The Virtual Toybox, has 4 images of sets that I previously had not known to exist. A skateboarder, a lamborgini race car, a submarine, and finally a speed boat that looks very similar to the one from series 2, but has a different deco at the very least.

   

Most of the vehicles in this series were operated by using a plastic zip cord pulled quickly to propel the main wheel/propellor/rotor, while the case itself served as a launcher for the vehicle. Some of the weapon-based sets were a bit more infamous after making a few of the lists for dangerous toys in 1989.

In 1989 the consumer group, Americans for Democratic Action published a list of deadly toys. The “Bakers Dirty Dozen” was found to be particularly hazardous to young children. It is important for us to recognize and avoid their danger.

7. Pocket Power Rapid Fire
Hand-Held Multi-Shot Target Gun – Tyco Industries

 

Among the more ubiquitous non-vehicle sets available were the Survival kit, Glo-bones, and the Trick Squirt squirt gun. The survival kit had lots of neat built-in gadgets including a monocular, level, compass, whistle, and survival signal mirror on the back with a morse code legend. The Glo-bones set was a glow-in-the-dark skeleton action figure that came with halberd, short sword, shield and helm. The case has two flip-out tabs near the feet of the skeleton that allow the case to be angled as a display stand for the skeleton.
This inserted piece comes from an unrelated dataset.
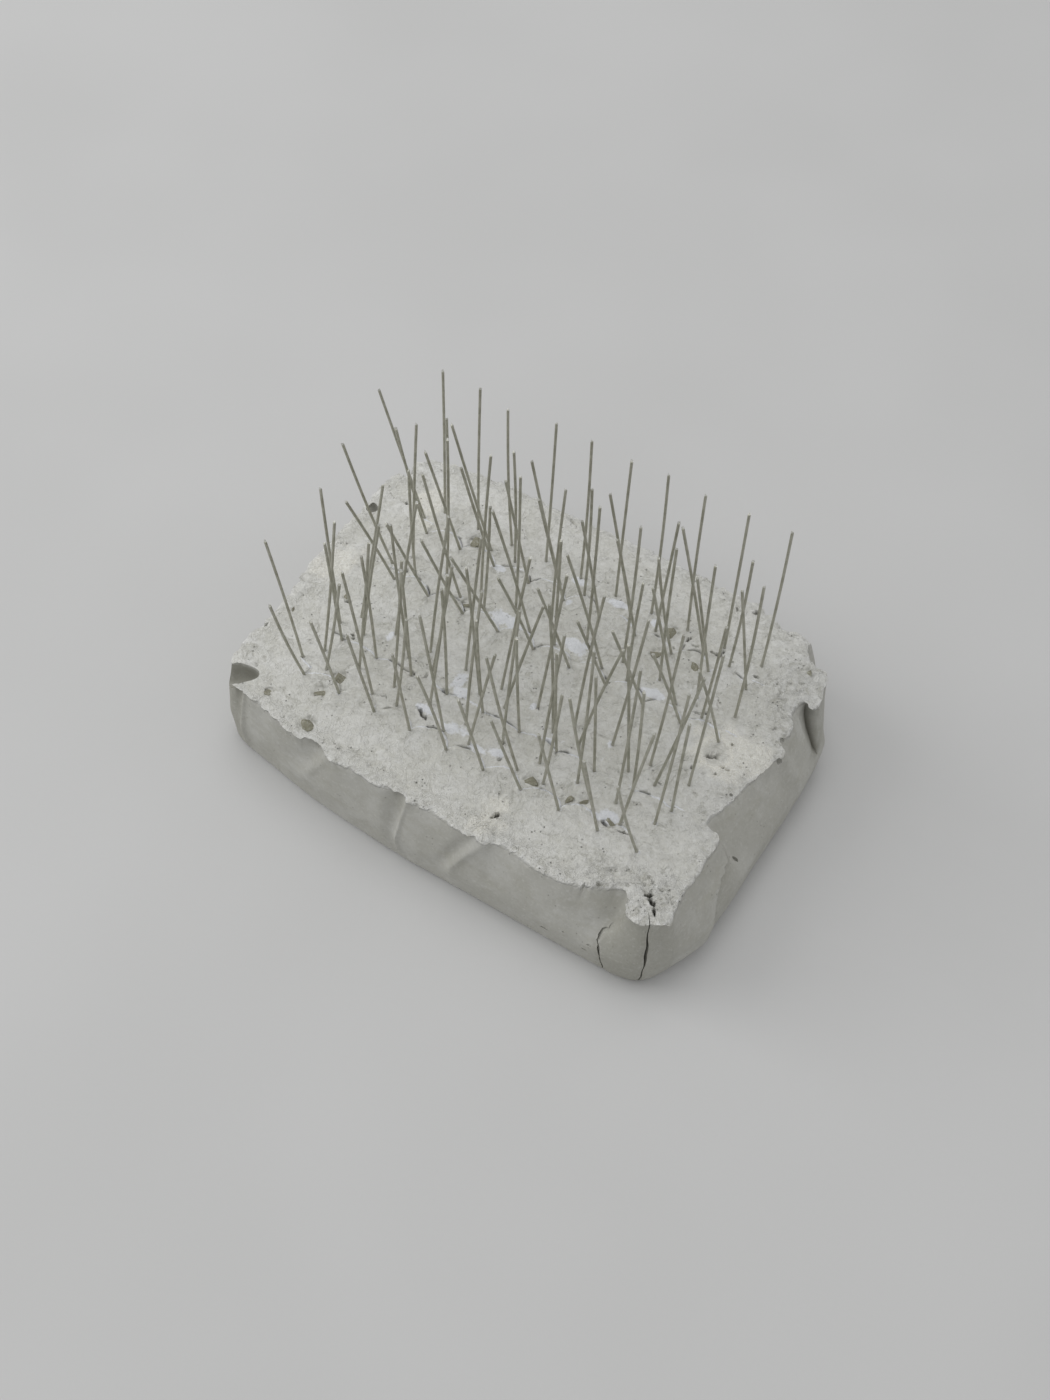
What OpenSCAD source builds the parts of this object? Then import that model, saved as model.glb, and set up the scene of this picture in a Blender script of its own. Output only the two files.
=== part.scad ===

The skeleton features a surprising amount of articulation considering his size and the times. Glo-bones is by far, one of my favorite sets of the series. The Trick Squirt squirt gun is pretty neat, in that, in addition to being a traditional squirt gun, it had a dial on the side that allowed you to select the direction of the water; forward, upward, or backward at the person firing. The last option often led to an amusing practical joke or getting in a lot of trouble. One or the other.

 

Not long ago, I came across my old stash of Pocket Power sets. Not only that, but I also located the card backs, in which, they were packed. Back then, a lot of action figure packaging featured bios, tech specs, directions and other things of note. Due to this, it was not uncommon for me to keep the packaging for a lot of my toys. I am pretty glad I did because it makes the articles I write these days a lot more interesting and information-rich. All of the card backs seen in this post with the exception of the variant are from my personal collection. If you wish to use these images, please link back to this post and site.

Today, these sets are a fairly rare find. They pop up from time to time on ebay, but never in abundance. Even after all this time, these sets still have a great amount of play value and that is why P is for Pocket Power.